You can define custom batch processor methods to control how specific fields are batched or chunked during execution.

Requirements:

  • The method must be a generator.

  • The method must match the following type signature:

typing.Callable[
    [
        typing.Union[typing.Collection, typing.Any],
        typing.Optional[typing.Union[int, float]],
    ],
    typing.Union[typing.Iterator[typing.Any], typing.Generator],
]
  • The method name must follow this naming scheme: {field_name}_batch. - Replace {field_name} with the name of the pipeline field you want the processor to apply to.

Example:

class SimpleBatch(BatchPipeline):
    pipeline_template = Simple
    listen_to_signals = [SoftSignal('task_completed'), SoftSignal('task_failed')]

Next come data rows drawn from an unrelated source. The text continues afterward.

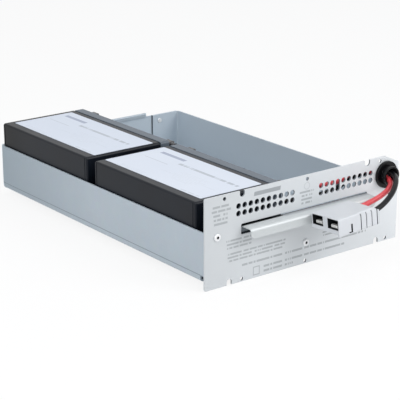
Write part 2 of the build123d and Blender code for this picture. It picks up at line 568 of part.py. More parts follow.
# Batteries: case, lid, vent strip, label and two blade terminals each
base_plane = Plane.YZ.offset(BATTERY_BASE_X)
pocket_width = TAB_FOOT_WIDTH + 2 * TAB_POCKET_CLEARANCE
pocket_height = TAB_FOOT_DEPTH + 2 * TAB_POCKET_CLEARANCE
pocket_floor_x = LID_FACE_X - TAB_POCKET_DEPTH
seam_length = BATTERY_LENGTH - 2 * SEAM_DEPTH
seam_thickness = BATTERY_THICKNESS - 2 * SEAM_DEPTH
for battery_name, battery_y, label_shift in (
    ("front_battery", FRONT_BATTERY_Y, FRONT_LABEL_SHIFT),
    ("rear_battery", REAR_BATTERY_Y, REAR_LABEL_SHIFT),
):
    middle = (battery_y + BATTERY_LENGTH / 2, BATTERY_MIDDLE_Z)
    terminal_ys = (battery_y + TAB_END_DISTANCE, battery_y + BATTERY_LENGTH - TAB_END_DISTANCE)

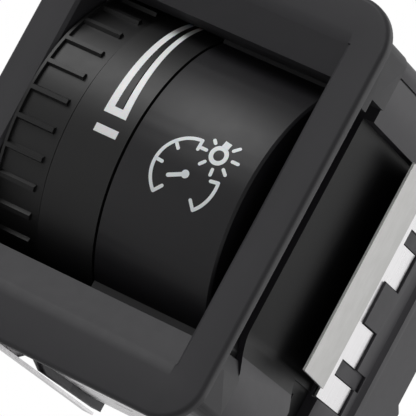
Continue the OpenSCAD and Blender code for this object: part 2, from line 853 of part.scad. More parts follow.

    def name_batch(self, data, batch_size):
        # Custom batching for the 'name' field
        for i in range(0, len(data), batch_size or 1):
            yield data[i:i + batch_size]

    def book_batch(self, file_stream, chunk_size):
        # Custom chunking for the 'book' field
        while True:
            chunk = file_stream.read(int(chunk_size or 1024))
            if not chunk:
                break
            yield chunk

Explanation:

  • name_batch handles custom batching for the name field.

  • book_batch handles custom chunking of a file stream for the book field.

  • Both methods are generators and follow the required annotation.

4. Defining the Data Set for Processing

Prepare the dataset that you wish to process. This dataset will be split into batches or chunks automatically, based on the default or custom batch processor logic.

For example, if batch_size=5 is defined in the template, the data will be processed in chunks of 5 items unless overridden by a custom method.

5. Configuring and Executing the Batch Pipeline

Once the batch pipeline class is defined, you can instantiate and execute it to process data in parallel.

Trigger Execution:

simple_batch = SimpleBatch(name=["item1", "item2", ...], book="/path/to/book.csv")
simple_batch.execute()

6. Monitoring and Optimizing Execution

Monitoring and optimization are essential for scaling.

Monitoring:

  • Integrate with OpenTelemetry to gather telemetry data like execution time, throughput, and error rates.

  • Leverage SoftSignal events (e.g., task_completed, task_failed) to monitor status and handle failures.

Optimization Tips:

  • Adjust the max number of tasks per child configuration to balance performance and system resource usage.

  • Tune batch sizes, concurrency, and system parameters to optimize throughput and minimize bottlenecks.

7. Full Working Example

from volnux import Pipeline
from volnux.fields import InputDataField, FileInputDataField
from volnux.pipeline import BatchPipeline
from volnux.signal import SoftSignal

class Simple(Pipeline):
    name = InputDataField(data_type=list, batch_size=5)
    book = FileInputDataField(required=True, chunk_size=1024)

class SimpleBatch(BatchPipeline):
    pipeline_template = Simple
    listen_to_signals = [SoftSignal('task_completed'), SoftSignal('task_failed')]

    def name_batch(self, data, batch_size):
        for i in range(0, len(data), batch_size or 1):
            yield data[i:i + batch_size]

    def book_batch(self, file_stream, chunk_size):
        while True:
            chunk = file_stream.read(int(chunk_size or 1024))
            if not chunk:
                break
            yield chunk

# Instantiate and execute the batch processor
simple_batch = SimpleBatch(name=["item1", "item2", ...], book="/path/to/book.csv")
simple_batch.execute()

Explanation:

  • The Simple pipeline defines name and book as inputs.

  • SimpleBatch defines custom processing logic for both fields via generator methods.

  • simple_batch.execute() runs the pipeline and processes both inputs in parallel.

Conclusion

The Pipeline Batch Processing system allows for powerful, scalable batch execution using templates and the BatchPipeline engine. With support for custom batch processors and signal-driven execution, it is both flexible and robust for a variety of data workflows.